ROMA – La loro odissea, raccontata su Facebook, è stata condivisa centinaia e centinaia di volte. Silvia e Ketty volevano semplicemente e normalmente trascorrere una serata piacevole in occasione della Notte dei musei, sabato scorso. Un appuntamento all’Ara Pacis, nella capitale, per godersi le immagini di Sebastiao Salgado. Ma tutto si trasforma, per le ragazze che sono su sedia a ruote, in inutili attese e in un calvario grazie all’inaccessibilità dei mezzi Atac (e anche, forse, all’indifferenza di qualche suo operatore). "Il contesto ti rende disabile, gli altri ti rendono disabile – scrivono le due ragazze – i mezzi di trasporto, il sindaco di Roma che in questi giorni si riempie la bocca di "sociale" per via della campagna elettorale, i marciapiedi senza scivolo. Non chiamateci poverine, permetteteci di arrivare al museo". Ripercorriamo i fatti con le parole della ventinovenne Silvia: "C’è la Notte dei musei, e si decide di andare. Premessa: c’è tempo fino all’1 di notte per prendere il biglietto e fino alle 2 per visitare la mostra". E qui inizia la cronistoria: "Ore 20.30 partenza da casa.

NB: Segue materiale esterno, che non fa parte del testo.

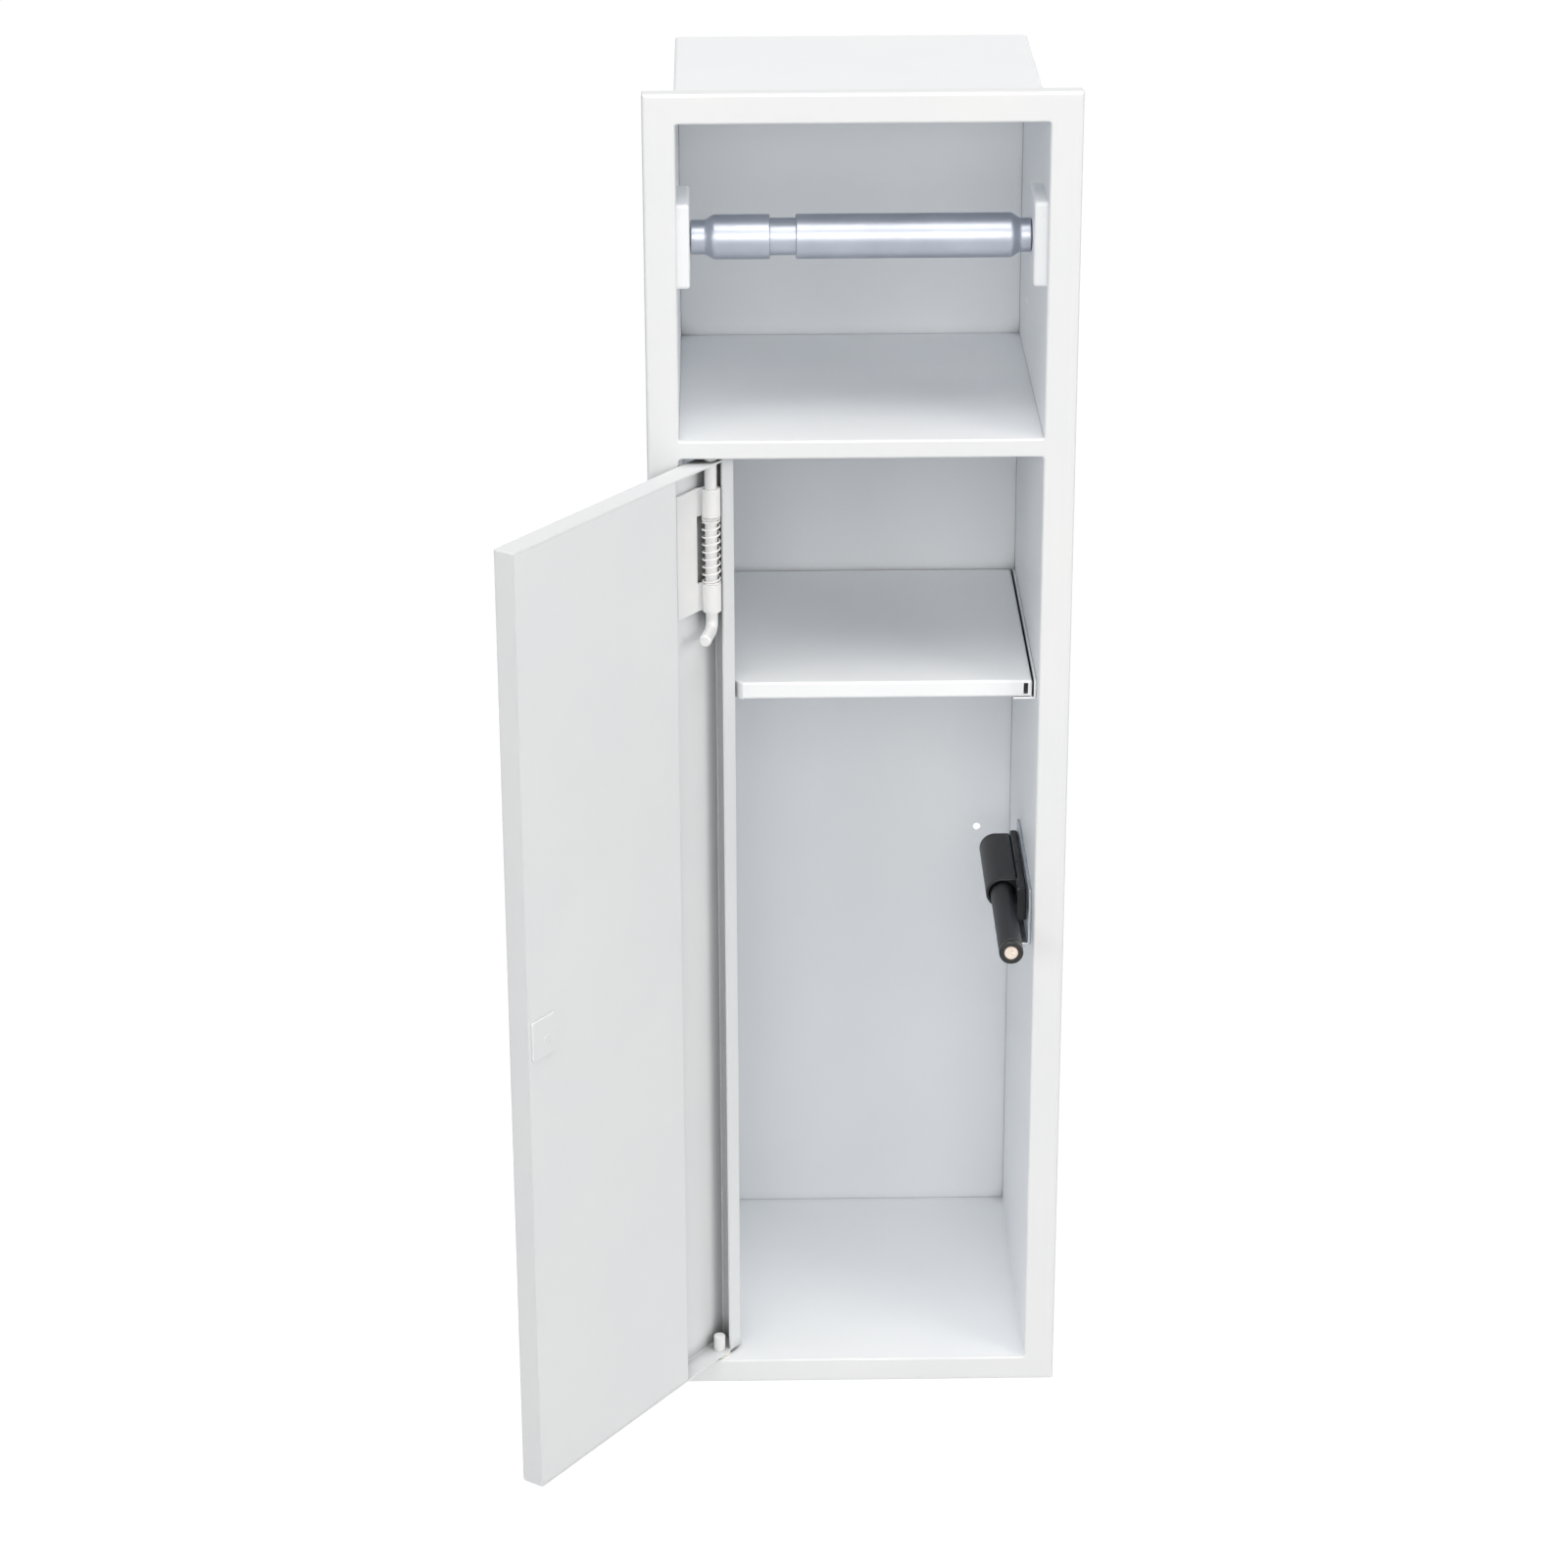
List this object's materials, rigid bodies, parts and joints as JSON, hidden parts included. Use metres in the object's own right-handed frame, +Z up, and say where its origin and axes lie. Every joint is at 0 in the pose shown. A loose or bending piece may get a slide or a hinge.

Arrivo del 556, inaccessibile. Il mio ragazzo smonta la carrozzina, mi fa salire sull’autobus, rimonta la carrozzina. Arrivo a Centocelle ore 21, si smonta la carrozzina, si scende dall’autobus, si rimonta la carrozzina, si prende il tram fino a termini. Ore 22 arrivo a termini, in perfetto orario per l’appuntamento con Ketty, l’amica con cui siamo d’accordo per andare in giro per musei. Ketty sopraggiunge in ritardo alle 22.40 incavolata nera perché, per raggiungerci a Termini da casa sua, un autista del 492 aveva fatto finta di non vederla alla fermata ed aveva continuato la corsa senza nemmeno fermarsi. Ecco il motivo del suo ritardo. Ci rallegriamo però del fatto che siamo ancora in tempo per farcela, che è sabato sera, che possiamo ancora raggiungere i nostri amici che ci aspettano all’Ara Pacis".
Prosegue Silvia: "Ore 22.50 ci dirigiamo alla fermata del 70, l’ultimo mezzo da prendere per arrivare a destinazione. Tempo di attesa del 70, 1h e 20min, infatti l’autobus arriva a mezzanotte e 10. Ultima corsa della giornata. Autobus inaccessibile. Inaccessibile non nel senso che non ha la pedana funzionante, inaccessibile nel senso che c’è una magnifica sbarra rossa in mezzo a tutte le entrate che impedisce il passaggio delle carrozzine. Autista infastidito dalle nostre lamentele chiude le porte e riparte lasciandoci a terra. Telefonata in centrale dall’ispettore per denunciare il fatto, l’ispettore, che si trovava già a Termini, ci raggiunge a piedi. E’ mezzanotte e venti. L’ispettore si scusa per i disagi e ci assicura che, non appena a termini arriverà un autobus adatto, ricollocherà quella corsa apposta per noi due e ci farà arrivare al museo. Attesa. Attesa. Attesa. Sfilano davanti a noi circa 20 autobus, tutti provvisti della famosa barra rossa. Attesa, attesa, sconforto. A mezzanotte e 50 arrivo di un autobus adatto. Mancano dieci minuti e la biglietteria chiuderà, non ce la faremo mai, abbiamo perso la notte dei musei e guadagnato la notte dell’Atac. L’ispettore fa scendere tutti dall’autobus e dà all’autista istruzione per riaccompagnarci a casa. Un autobus tutto per noi. Per una volta sono i normodotati a restare a terra infastiditi dietro le porte che si chiudono e l’autobus che riparte" racconta sempre Silvia.
"Abbiamo perso l’ennesima possibilità di vivere una serata in tranquillità – è l’amara riflessione della giovane -. Abbiamo guadagnato l’ennesimo "poverine" da parte di chi ci compatisce e l’ennesimo "arrangiati" da parte di chi ci disprezza. In fondo noi volevamo solo passare il sabato sera in modo normale. Siamo diventate disabili per l’ennesima volta, non abili, non abilitate, non adatte pur essendo due normalissime persone che volevano solo andare al museo. Il contesto ti rende disabile, gli altri ti rendono disabile, i mezzi di trasporto, il sindaco di Roma che in questi giorni si riempie la bocca di "sociale" per via della campagna elettorale, i marciapiedi senza scivolo. Non chiamateci poverine, permetteteci di arrivare al museo".